One can only imagine what happens if two parrots talk to each other: 🦜🦜 $\rightsquigarrow$ 💥. The same happens with 🐤🐤; they just can’t stop waddling!

Arithmetic

For this example I use the Church numerals. Zero would then be encoded as 🐥🐦. The successor function can be written as 🦢🐧:

  • 🐦🐧🐦🦢🐧🐥🐦 $\rightsquigarrow\lambda\lambda(10)$ – (Church numeral 1)
  • 🐦🐧🐦🐧🕊️🦢🐧🦢🐧🐥🐦 $\rightsquigarrow\lambda\lambda(1(10))$ – (Church numeral 2)

Similarly, one can very obviously translate the Church addition function to 🪽🐧. Now, to calculate $1+2$ based on their increments from zero:

  • 🐦🐦🕊️🐧🕊️🐧🐦🐧🕊️🐧🕊️🪽🐧🦢🐧🦢🐧🐥🐦🦢🐧🐥🐦 $\rightsquigarrow\lambda\lambda(1(1(10)))$ – (Church numeral 3)

Also: 🐧 is $a\cdot b$, 🦜 is $n^n$ and 🦚🐦 $a^b$.

Note that there exist many alternative ways to do arithmetic. Try writing the functions above with other birbs!

Containers

You can create a pair $\langle X,Y\rangle$ using 🦩🦩🦩YX.

Typically, one would now construct a list using repeated application of pairs (Boehm-Berarducci/Church encoding). However, due to the reversed application and alternating associativity, the Mogensen-Scott encoding is more suitable:

List $\langle X_1,X_2,\dots,X_n\rangle$: [🦩]ⁿ🦩X2X1...XN.

Boolean logic

See this excellent codegolf stackexchange answer.

Busy beavers birbs

Contestants:

  • The touring eagle: [🐦]ⁿ[🦅🐤]ⁿ ($n=3$: 9 birbs, ~20M BLC bits)
  • better? PR!

Transpiler

I created a lambda calculus to Birb transpiler. It works by converting binary lambda calculus to SKI combinators, which then get converted to Jot and back to SKI combinators. The resulting SKI combinators then get converted to Birbs.
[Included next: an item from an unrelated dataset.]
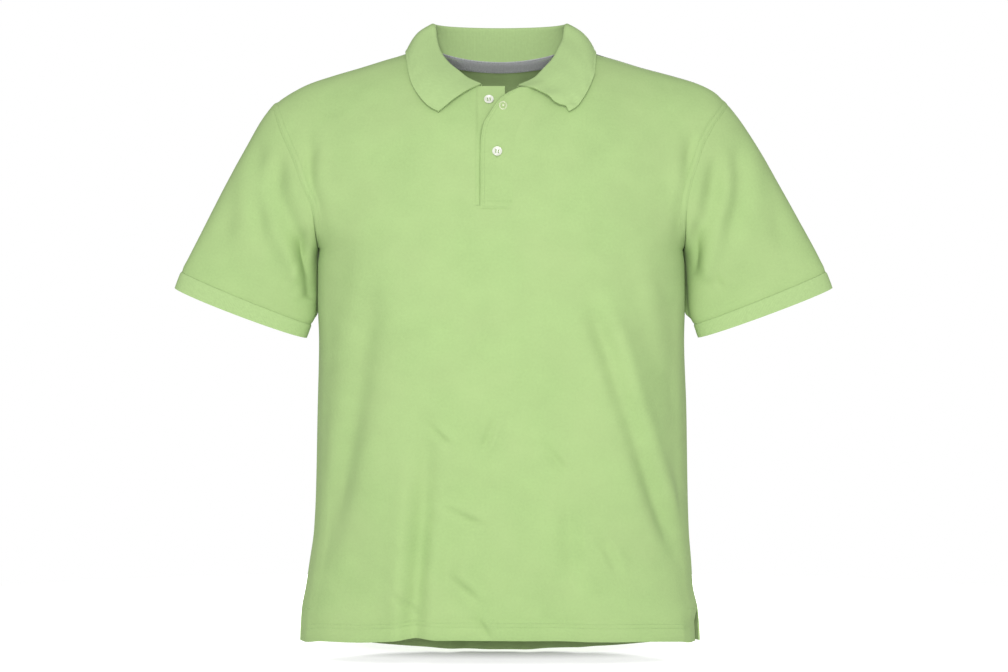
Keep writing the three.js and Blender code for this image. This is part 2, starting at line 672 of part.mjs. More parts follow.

The reason I convert to Jot first is that Birbs semantics don’t allow trivial transpilation from arbitrary SKI expressions. With Jot however, applications with non-associative expressions like ((s k) (k s)) are impossible, as only a single non-associative application exists (the innermost/deepest expression).

With all these conversions, the resulting transpiled Birb code is big, ugly and slow. There should be a way to optimize the transpilation process, but it’s probably a bit more complicated.

Usage

Install Haskell’s stack. Then,

  • stack run -- reduce file.birb or stack run -- reduce <(echo 🐧🐧)
  • stack run -- transpile <(echo 01000110100000011100111001110011100111010) to generate a birb program that calculates $5^5$
  • stack install so you can enjoy birb from anywhere

If the output cannot be translated to birbs, the raw lambda calculus term (with De Bruijn indices) is printed. For the examples above I sometimes manually converted the term back to birbs.

Turing-completeness

Birb is Turing complete, since one can construct any term of the Jot variant of Iota. A Jot term ((X s) k) is equivalent to 🐦🐦X🦢🐥. Similarly, (s (k X)) is equivalent to 🐦🦆X🐥🦢.


The idea of the language was originally proposed in 2021 by @SCKelement on Esolang.